Vertebral body tethering (VBT) is a surgical treatment for idiopathic scoliosis in growing children whose scoliosis continues to progress despite bracing. The treatment was approved by the FDA in August 2019.
This “growth modulation” treatment uses anchors and an attached flexible cord to guide the spine into an upright alignment as a child grows. Vertebral body tethering can be used instead of spinal fusion surgery for some children with idiopathic scoliosis.
Vertebral body tethering takes advantage of the spine’s natural growth to correct sideways curvatures while allowing the spine to continue growing.
Surgeons attach metal anchors to the vertebrae on the side of the spine that curves outward. A flexible cord, called a tether, is connected to these anchors and placed under tension. Over time, as the child continues to grow and their spine lengthens, the tether slows the growth on the curved side of the spine. This allows the other side of the spine to catch up. Over time, as a child grows, the spine grows straighter.
The anchors and tether will remain attached to child’s spine permanently unless problems develop.
Compared to spinal fusion surgery, vertebral body tethering allows for greater spine mobility and flexibility. As the name implies, after spinal fusion surgery, the affected vertebrae fuse into solid bone. This section of spine will not bend or grow beyond its height at the time of surgery.
Vertebral body tethering is a surgical option for some children with idiopathic scoliosis whose spinal curves have not improved with bracing or who can not tolerate bracing.

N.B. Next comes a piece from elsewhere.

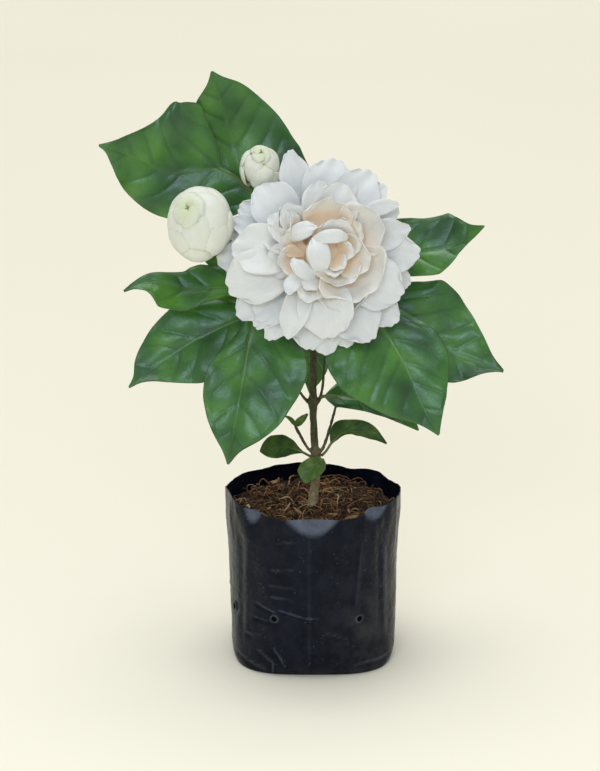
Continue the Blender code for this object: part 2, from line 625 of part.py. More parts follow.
# Tube along points with a radius at each, closed at both ends
def tube_object(points, radii, name, group, material, sides_step=2):
    curve = bpy.data.curves.new(name, "CURVE")
    curve.dimensions = "3D"
    curve.fill_mode = "FULL"
    curve.bevel_depth = MM
    curve.bevel_resolution = sides_step
    curve.use_fill_caps = True
    run = curve.splines.new("POLY")
    run.points.add(len(points) - 1)
    for spot, place, radius in zip(run.points, points, radii):
        spot.co = (place[0] * MM, place[1] * MM, place[2] * MM, 1.0)
        spot.radius = radius
    holder = bpy.data.objects.new(name + "_curve", curve)
    group.objects.link(holder)
    graph = bpy.context.evaluated_depsgraph_get()
    mesh = bpy.data.meshes.new_from_object(holder.evaluated_get(graph), depsgraph=graph)
    bpy.data.objects.remove(holder, do_unlink=True)
    bpy.data.curves.remove(curve)
    bm = bmesh.new()
    bm.from_mesh(mesh)
    bpy.data.meshes.remove(mesh)
    bmesh.ops.remove_doubles(bm, verts=bm.verts[:], dist=0.00001)
    bmesh.ops.triangulate(bm, faces=bm.faces[:])
    bmesh.ops.recalc_face_normals(bm, faces=bm.faces[:])
    return add_object(name, bm, group, material)


# A thin sheet mapped from a square grid, triangulated alike on both faces, then given its thickness
def sheet_object(surface, along, across, thick, name, group, material):
    bm = bmesh.new()
    bmesh.ops.create_grid(bm, x_segments=along, y_segments=across, size=1.0)
    u = np.array([(vertex.co.x + 1.0) / 2.0 for vertex in bm.verts])
    v = np.array([vertex.co.y for vertex in bm.verts])
    places = surface(u, v) * MM
    for vertex, place in zip(bm.verts, places):
        vertex.co = place
    bmesh.ops.triangulate(bm, faces=bm.faces[:], quad_method="SHORT_EDGE")
    item = add_object(name, bm, group, material)
    shell = item.modifiers.new("thickness", "SOLIDIFY")
    shell.thickness = thick * MM
    shell.offset = 0.0
    apply_modifiers(item)
    return item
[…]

After a thorough examination and medical history, our surgeons will talk with you about the pros and cons of a variety of treatment options. The following facts about VBT will help determine if it is an option for your child:
- Because VBT corrects scoliosis by guiding the growth of the spine, it is only effective in children who have not yet reached their mature height.
- Children must have strong enough bones to support the anchors that will be attached to their spines.
- Although every child is different, the majority of kids who undergo this procedure are between ages 8 and 16.
- Children with curves less than 45 degrees are at risk of overcorrection (spine curves in the opposite direction) with this procedure.
- The procedure is not as effective on curves greater than 65 degrees.
- Vertebral body tethering is indicated mainly for children with idiopathic scoliosis that is not related to neurological conditions or another deformity or injury.
Recovery from scoliosis surgery
Scoliosis surgery generally involves ten days hospital stay, and most children are back to school within three to four weeks after surgery.